Purchase one of the available numbers. For example, to purchase the number 447700900001, execute the following command:

nexmo number:buy 447700900001

Create a Voice API application

Use the CLI to create a Voice API application with the webhooks that will be responsible for answering a call on your Nexmo number (/webhooks/answer) and logging call events (/webhooks/events), respectively.

These webhooks need to be accessible by Nexmo's servers, so in this tutorial you will use ngrok to expose your local development environment to the public Internet. This article explains how to install and run ngrok.

Run ngrok using the following command:

ngrok http 3000

Make a note of the temporary host name that ngrok provides and use it in place of example.com in the following command:

nexmo app:create "Weather Bot" --capabilities=voice --voice-event-url=https://example.com/webhooks/event --voice-answer-url=https://example.com/webhooks/answer --keyfile=private.key

The command returns an application ID (which you should make a note of) and your private key information (which you can safely ignore for the purposes of this tutorial).
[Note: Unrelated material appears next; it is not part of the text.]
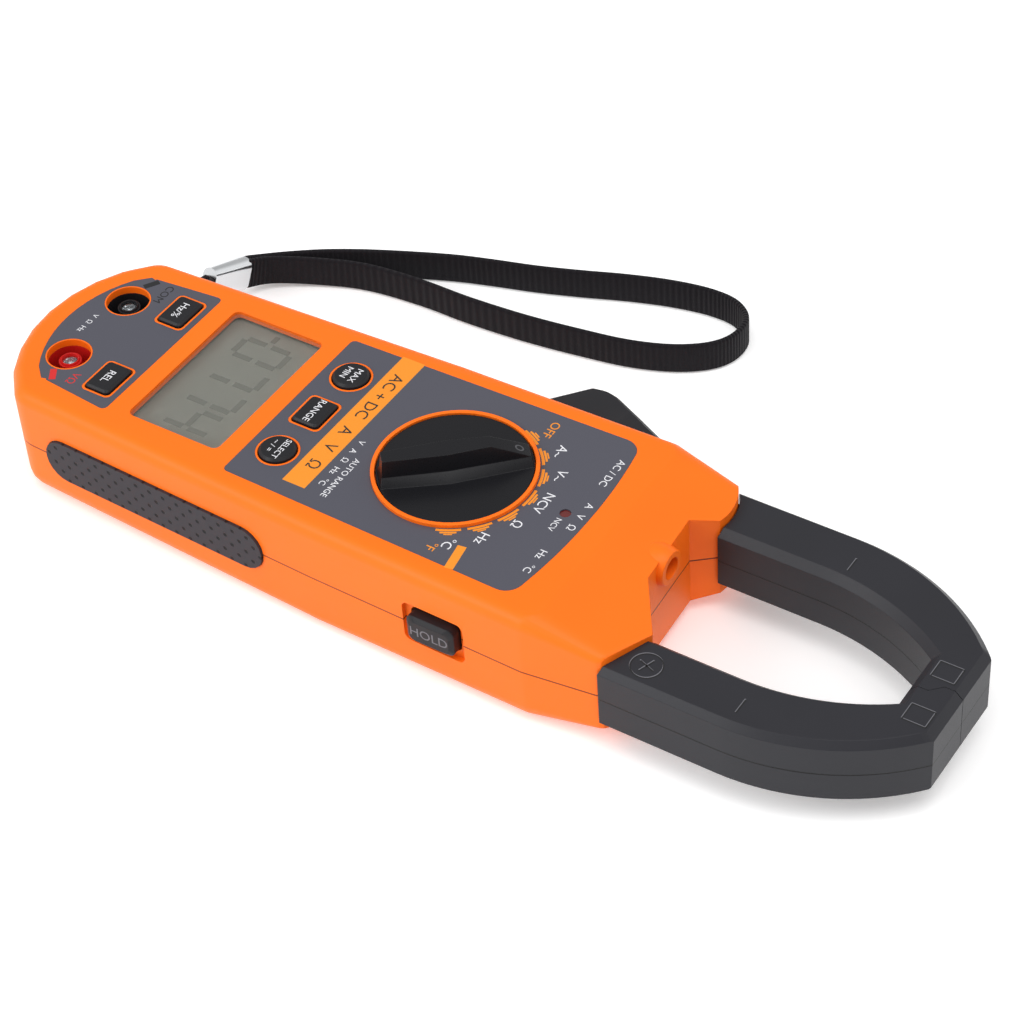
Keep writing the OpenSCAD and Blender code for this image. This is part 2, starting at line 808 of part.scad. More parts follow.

You need to link your Nexmo number to the Voice API application that you just created. Use the following command:

nexmo link:app NEXMO_NUMBER NEXMO_APPLICATION_ID

You're now ready to write your application code.

Sign up Weatherstack account

In this tutorial, you will use Weatherstack API to get weather info. To make a request, you have to sign up for a free account to get the API key.

Write your answer webhook

When Nexmo receives an inbound call on your virtual number, it will make a request to your /webhooks/answer route. This route should accept an HTTP GET request and return a Nexmo Call Control Object (NCCO) that tells Nexmo how to handle the call.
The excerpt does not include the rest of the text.